W Javie jest GC oparte na przeglądaniu sterty i tak naprawdę nie wiadomo czy zmienna zostanie usunąta i czy kiedykolwiek zostanie usunięta. Jeśli jest tworzone bardzo mało zmiennych na stercie, a pamięć jest bardzo duża to teoretycznie nigdy GC nie zostanie uruchomiony. Była nawet implementacja GC na potrzeby testów która nigdy nie wykonywała sprzątania. Po co sprzątać jeśli za minutę aplikacja przestanie żyć a pamięci jest jeszcze dużo?
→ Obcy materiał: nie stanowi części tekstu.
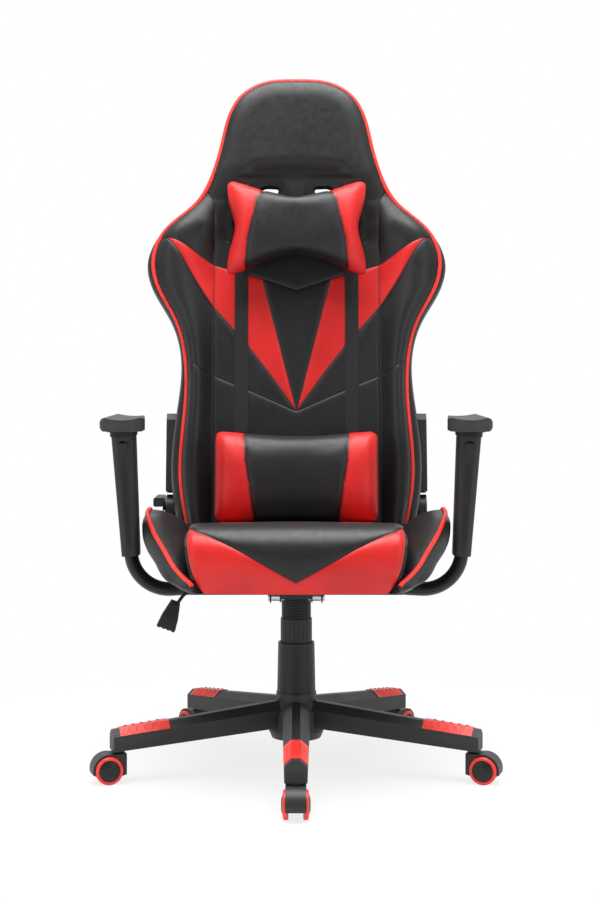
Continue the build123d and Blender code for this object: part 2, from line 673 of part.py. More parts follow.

UPDATE: oczywiście powyższy kod słabo to obrazuje bo zarówno w C++ jak i Javie int zostanie utworzony na stosie więc żadne GC nie jest nam potrzebne :P

1

@teofrast: nie, to zupełnie inna strategia działania. Niektóre sytuacje jak np. cykle jest bardzo ciężko rozwiązać przy pomocy ręcznego zwalniana pamięci. Dla niektórych zastosowań GC jest nie tylko ułatwieniem, jeśli chodzi o bezpieczeństwo/przyjemność kodzenia ale też performance. Aplikacje napisane w Javie działałyby dużo wolniej niż teraz, gdyby robiły malloc/free tak jak to robi C

4

(tracing) GC (bo zwykle o tracing GC chodzi jeśli nie dopisuje się rodzaju) to nie tylko skuteczność, ale i wygoda, zwłaszcza w obliczu wielu wątków, callbacków, itp itd Semantycznie (w przypadku tracing GC) jest jeden rodzaj referencji, podczas gdy w C/C++/Ruście/etc jest kilka, np: goła referencja do indywidualnego obiektu na stosie, goła referencja do indywidualnego obiektu na stercie, referencja ze zliczaniem nieatomowa (czyli ograniczona do jednowątkowości), referencja ze zliczaniem atomowa (czyli można współdzielić między wątkami), referencja do obiektu z puli (takiej, którą można zwalniać hurtowo, a więc trzeba pamiętać o cyklu życia pojedynczego obiektu jak i całej puli), czy też np. referencja z jakiegoś dołączanego GC (bo w C/C++/Ruście można dołączyć GC jako bibliotekę). Oczywiście tracing GC nie wyeliminuje magicznie wyścigów danych w ogólności, ale i tak (moim zdaniem) jest znacznie wygodniej.